All that said, the offensive line wasn't terrible this year. It was just inconsistent, and it had some very good performances: South Carolina, LSU and Kentucky stand out. But losing three senior starters will leave a void. The good news for Georgia is their likely replacements (some combination of Beard, Watts Dantzler, Brandon Kublanow or Kolton Houston) all got some playing experience this year. I could see next year's line being fairly similar to the past few years. The question is whether Mason can be as good as Murray at overcoming the times when the line is struggling.
Will Mason's lack of arm strength shrink the field, diminishing offensive productivity and smothering Gurley's hope of being a Heisman candidate next year? Will we see more tight end play as a result of the potentially shortened field and if so will that be Rome or somebody else?
- Keith, Athens
Oh, I don’t know if it’s that dire. Mason has a weaker arm than Murray, but his quicker release (due to quicker decision-making) could make up for that. Don’t get me wrong, Murray was the starter for a reason. But you saw in the second half of the Georgia Tech game that the offense can flow just fine with Mason at the helm, and when you’re getting all that skill-position talent back from injury next season, it should help the offense in general. Rome will be one of those helped, but mostly just because Arthur Lynch won’t be blocking his starting spot. I could see Rome replicating Lynch’s numbers (the top for any SEC tight end this year).
Blake Tibbs has been in the system for two years and Jonathan Rumph is coming off a somewhat disappointing season, both saw limited action this year, do either have the intangibles to break through next season?
- Erskine, St. Matthews, SC
It could be tough for both. Rumph’s issue is staying healthy and running the right routes. If he does both of those he could break the rotation. But with Mitchell, Scott-Wesley and Tramel Terry presumably being healthy, joining Conley, Michael Bennett and Reggie Davis, there’s still going to be a lot of competition.

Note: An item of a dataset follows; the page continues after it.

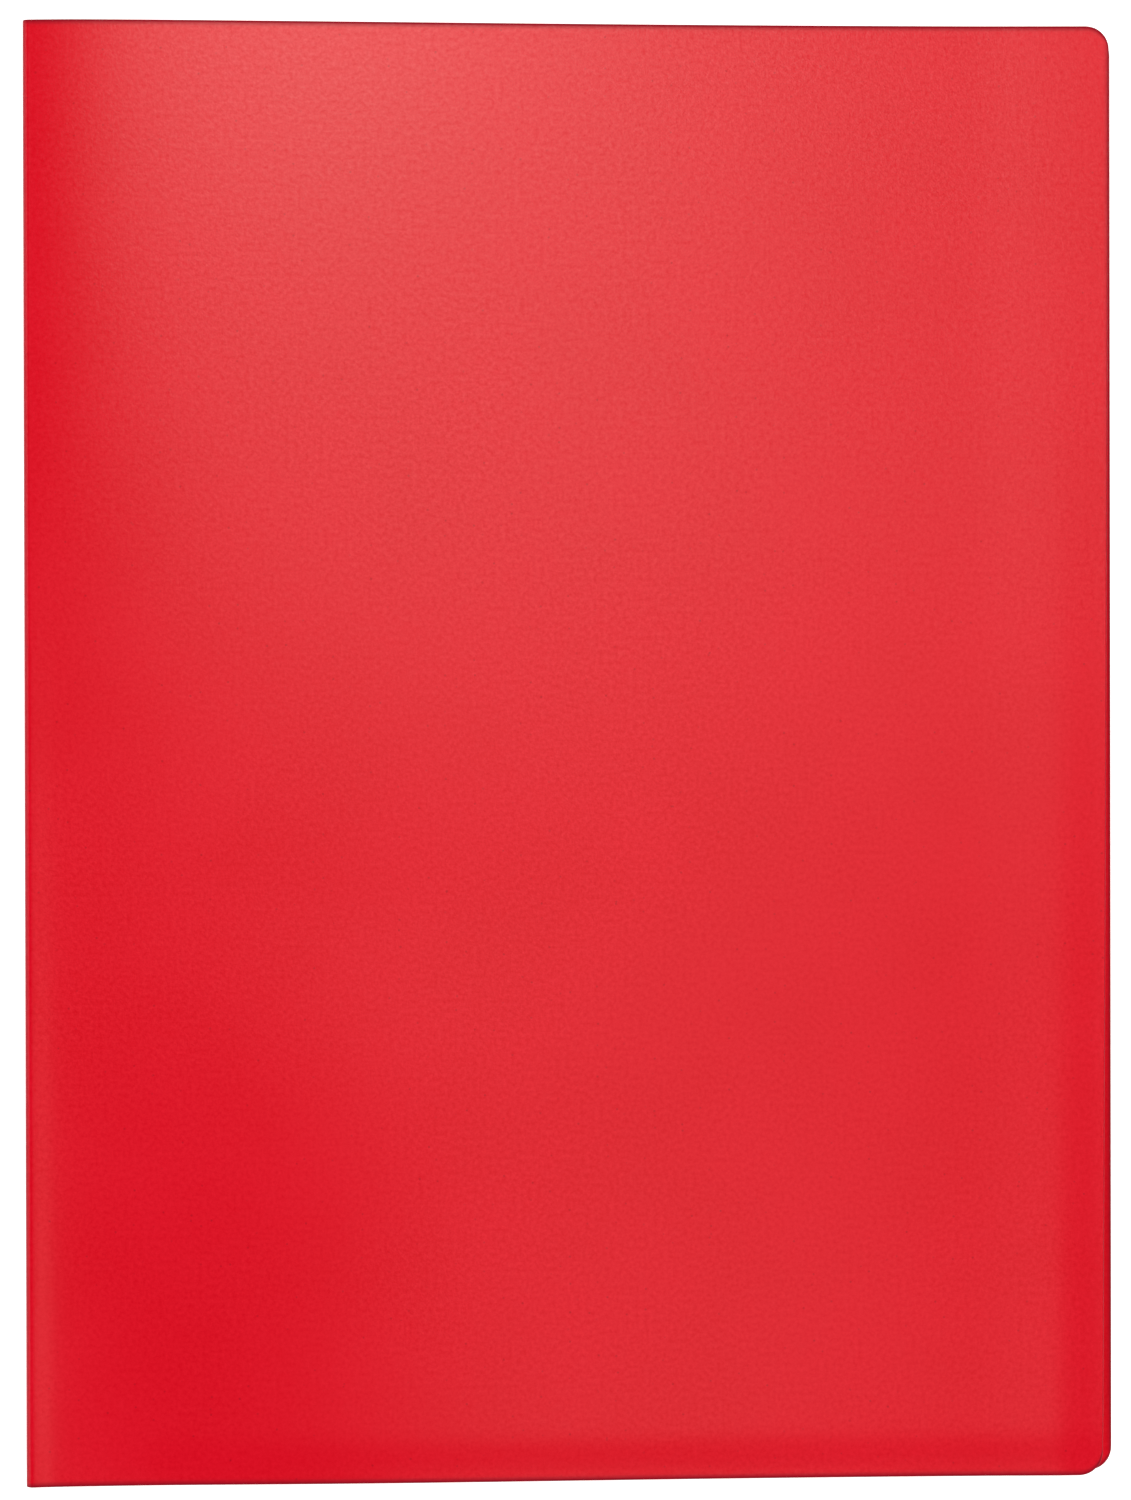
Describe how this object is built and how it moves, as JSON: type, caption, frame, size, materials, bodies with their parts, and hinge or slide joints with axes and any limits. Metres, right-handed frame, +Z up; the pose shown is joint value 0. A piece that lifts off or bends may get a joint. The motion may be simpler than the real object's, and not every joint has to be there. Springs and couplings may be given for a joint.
{
  "type": "display book",
  "caption": "Closed A4 display book: a red creased plastic cover with clear top-opening pockets welded to a strip in its spine.",
  "frame": {"origin": "centre of the closed book's footprint, on the surface that its back cover lies on", "axes": "+X from the spine to the fore-edge, +Y up the page to the open ends of the pockets, +Z up from the back cover to the front cover"},
  "size_m": [0.232, 0.31, 0.0168],
  "materials": {
    "cover_sheet": "red polypropylene sheet, fine embossed grain, semi-matt",
    "binding_strip": "milky clear polypropylene, satin",
    "pocket_film": "clear polypropylene film, lightly glossy"
  },
  "bodies": {
    "back_cover": {"back_cover": "cover_sheet"},
    "spine": {"spine_panel": "cover_sheet", "binding_strip": "binding_strip"},
    "front_cover": {"front_cover": "cover_sheet"},
    "pocket_01": {"pocket_01": "pocket_film"},
    "pocket_02": {"pocket_02": "pocket_film"},
    "pocket_03": {"pocket_03": "pocket_film"},
    "pocket_04": {"pocket_04": "pocket_film"},
    "pocket_05": {"pocket_05": "pocket_film"},
    "pocket_06": {"pocket_06": "pocket_film"},
    "pocket_07": {"pocket_07": "pocket_film"},
    "pocket_08": {"pocket_08": "pocket_film"},
    "pocket_09": {"pocket_09": "pocket_film"},
    "pocket_10": {"pocket_10": "pocket_film"},
    "pocket_11": {"pocket_11": "pocket_film"},
    "pocket_12": {"pocket_12": "pocket_film"},
    "pocket_13": {"pocket_13": "pocket_film"},
    "pocket_14": {"pocket_14": "pocket_film"},
    "pocket_15": {"pocket_15": "pocket_film"},
    "pocket_16": {"pocket_16": "pocket_film"},
    "pocket_17": {"pocket_17": "pocket_film"},
    "pocket_18": {"pocket_18": "pocket_film"},
    "pocket_19": {"pocket_19": "pocket_film"},
    "pocket_20": {"pocket_20": "pocket_film"}
  },
  "joints": [
    {"name": "back_crease", "type": "hinge", "parent": "back_cover", "child": "spine", "pos_m": [-0.11565, 0, 0.00035], "axis": [0, -1, 0], "range_deg": [0, 90]},
    {"name": "front_crease", "type": "hinge", "parent": "spine", "child": "front_cover", "pos_m": [-0.11565, 0, 0.01655], "axis": [0, -1, 0], "range_deg": [0, 92.2]},
    {"name": "turn_01", "type": "hinge", "parent": "spine", "child": "pocket_01", "pos_m": [-0.11435, 0, 0.00215], "axis": [0, -1, 0], "range_deg": [-80.7, 0]},
    {"name": "turn_02", "type": "hinge", "parent": "spine", "child": "pocket_02", "pos_m": [-0.11435, 0, 0.00275], "axis": [0, -1, 0], "range_deg": [-79.9, 0]},
    {"name": "turn_03", "type": "hinge", "parent": "spine", "child": "pocket_03", "pos_m": [-0.11435, 0, 0.00335], "axis": [0, -1, 0], "range_deg": [-79, 0]},
    {"name": "turn_04", "type": "hinge", "parent": "spine", "child": "pocket_04", "pos_m": [-0.11435, 0, 0.00395], "axis": [0, -1, 0], "range_deg": [-78.1, 0]},
    {"name": "turn_05", "type": "hinge", "parent": "spine", "child": "pocket_05", "pos_m": [-0.11435, 0, 0.00455], "axis": [0, -1, 0], "range_deg": [-77.2, 0]},
    {"name": "turn_06", "type": "hinge", "parent": "spine", "child": "pocket_06", "pos_m": [-0.11435, 0, 0.00515], "axis": [0, -1, 0], "range_deg": [-76.3, 0]},
    {"name": "turn_07", "type": "hinge", "parent": "spine", "child": "pocket_07", "pos_m": [-0.11435, 0, 0.00575], "axis": [0, -1, 0], "range_deg": [-75.4, 0]},
    {"name": "turn_08", "type": "hinge", "parent": "spine", "child": "pocket_08", "pos_m": [-0.11435, 0, 0.00635], "axis": [0, -1, 0], "range_deg": [-74.5, 0]},
    {"name": "turn_09", "type": "hinge", "parent": "spine", "child": "pocket_09", "pos_m": [-0.11435, 0, 0.00695], "axis": [0, -1, 0], "range_deg": [-73.6, 0]},
    {"name": "turn_10", "type": "hinge", "parent": "spine", "child": "pocket_10", "pos_m": [-0.11435, 0, 0.00755], "axis": [0, -1, 0], "range_deg": [-72.7, 0]},
    {"name": "turn_11", "type": "hinge", "parent": "spine", "child": "pocket_11", "pos_m": [-0.11435, 0, 0.00815], "axis": [0, -1, 0], "range_deg": [0, 75.1]},
    {"name": "turn_12", "type": "hinge", "parent": "spine", "child": "pocket_12", "pos_m": [-0.11435, 0, 0.00875], "axis": [0, -1, 0], "range_deg": [0, 76]},
    {"name": "turn_13", "type": "hinge", "parent": "spine", "child": "pocket_13", "pos_m": [-0.11435, 0, 0.00935], "axis": [0, -1, 0], "range_deg": [0, 76.9]},
    {"name": "turn_14", "type": "hinge", "parent": "spine", "child": "pocket_14", "pos_m": [-0.11435, 0, 0.00995], "axis": [0, -1, 0], "range_deg": [0, 77.8]},
    {"name": "turn_15", "type": "hinge", "parent": "spine", "child": "pocket_15", "pos_m": [-0.11435, 0, 0.01055], "axis": [0, -1, 0], "range_deg": [0, 78.7]},
    {"name": "turn_16", "type": "hinge", "parent": "spine", "child": "pocket_16", "pos_m": [-0.11435, 0, 0.01115], "axis": [0, -1, 0], "range_deg": [0, 79.6]},
    {"name": "turn_17", "type": "hinge", "parent": "spine", "child": "pocket_17", "pos_m": [-0.11435, 0, 0.01175], "axis": [0, -1, 0], "range_deg": [0, 80.5]},
    {"name": "turn_18", "type": "hinge", "parent": "spine", "child": "pocket_18", "pos_m": [-0.11435, 0, 0.01235], "axis": [0, -1, 0], "range_deg": [0, 81.3]},
    {"name": "turn_19", "type": "hinge", "parent": "spine", "child": "pocket_19", "pos_m": [-0.11435, 0, 0.01295], "axis": [0, -1, 0], "range_deg": [0, 82.2]},
    {"name": "turn_20", "type": "hinge", "parent": "spine", "child": "pocket_20", "pos_m": [-0.11435, 0, 0.01355], "axis": [0, -1, 0], "range_deg": [0, 83.1]}
  ],
  "couplings": [
    {"joint": "turn_01", "follows": "back_crease", "ratio": -0.89665},
    {"joint": "turn_02", "follows": "back_crease", "ratio": -0.88672},
    {"joint": "turn_03", "follows": "back_crease", "ratio": -0.87678},
    {"joint": "turn_04", "follows": "back_crease", "ratio": -0.86685},
    {"joint": "turn_05", "follows": "back_crease", "ratio": -0.85692},
    {"joint": "turn_06", "follows": "back_crease", "ratio": -0.84698},
    {"joint": "turn_07", "follows": "back_crease", "ratio": -0.83705},
    {"joint": "turn_08", "follows": "back_crease", "ratio": -0.82711},
    {"joint": "turn_09", "follows": "back_crease", "ratio": -0.81718},
    {"joint": "turn_10", "follows": "back_crease", "ratio": -0.80725},
    {"joint": "turn_11", "follows": "front_crease", "ratio": 0.8139},
    {"joint": "turn_12", "follows": "front_crease", "ratio": 0.8236},
    {"joint": "turn_13", "follows": "front_crease", "ratio": 0.8333},
    {"joint": "turn_14", "follows": "front_crease", "ratio": 0.84299},
    {"joint": "turn_15", "follows": "front_crease", "ratio": 0.85269},
    {"joint": "turn_16", "follows": "front_crease", "ratio": 0.86238},
    {"joint": "turn_17", "follows": "front_crease", "ratio": 0.87208},
    {"joint": "turn_18", "follows": "front_crease", "ratio": 0.88178},
    {"joint": "turn_19", "follows": "front_crease", "ratio": 0.89147},
    {"joint": "turn_20", "follows": "front_crease", "ratio": 0.90117}
  ]
}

With the receiver injuries in 2013 which affected the passing game, do you expect a change in coaching strategy as far as getting more reps (practice and game) for receivers down on the depth chart?
- Erskine in St. Matthews, again
It’s a good question. Of course it’s not like there’s unlimited time to practice: The NCAA mandates 20 hours a week, and you want your first and second team groups to get as many reps as possible. There’s only so many reps you want to give your starting quarterback with your No. 7 and No. 8 receivers, for instance, when what you really need is your starters and top reserves to be in sync.
The 2014 OL, do you see M. Beard taking one of the tackle spots and moving K. Houston inside?
- Erskine in St. Matthews, one final time
Beard starts out as the favorite at left tackle, with Houston either at left guard or right tackle. But that’s subject to change.
JJ Green proved himself to be a solid SEC player this year. However, he has a high chance of never earning the starting running back job at Georgia. I know he was brought in with thoughts of him playing cornerback. Why don’t they shift JJ Green to cornerback for the bowl practices and work him in as much as they can in the game to see if that is a position where he could be a starter and make a bigger impact. Our secondary underperformed so much this year that this could do 2 things. First it would send a message that their jobs are on the line and second it will give the coaches an opportunity to see if this is his best position to make a big impact at Georgia.
- Paul Langan, Macon
They won’t move Green to cornerback for bowl practice. They want to win the game and Green is still one of the top two backups at tailbacks. However, you are correct on the long-term situation, and where Green plays in spring practice remains an open question.
I still think that undersigning has cost us this year and I hope that we don't make that mistake again this year. If you look at the teams that are playing in the championship every year, you will see that they sign 25 or more every year. Who knows how many Butch Jones will sign this year, but I'm convinced that Tennessee is going to be a team to deal with next year and years to come. I'm not sure that offering 5-year scholarships is going to do any good or not, especially if we don't have enough scholarship players come game time. What do you think?
- Larry Tucker
It's not really a matter of under-signing, it's the attrition. And I think you're also overstating the undersigning thing, and how much teams other than Georgia oversign.
Yes, Georgia only signed 19 players two years ago. But the problem was that two days after signing day Nick Marshall and Chris Sanders, two guys who probably would have started in this year's secondary, were booted from the team. Plus, Georgia signed 33 players this past year, using back-counting towards 2012 and "future-counting" against the 2014 class. So Georgia has already proven it will oversign if needed.
Yes, Tennessee is trying to get creative with the SEC signing rules, counting players who signed financial aid agreements during the season - the loophole in the rules. But I suspect that loophole will be closed pretty quickly. And Tennessee, like any other program, is still inhibited by the 85-scholarship limit. The SEC signing rules are supposed to limit a team to on average 25 players per class. So if a team signs 125 players over five signing classes, that's still 40 more than the scholarship limit. Frankly, I don't see the need to over-sign unless you've really screwed up your roster - which Tennessee, thanks to all the coaching changes, had done. Georgia isn't in that position now, having oversigned one year to make up for a bad run of attrition.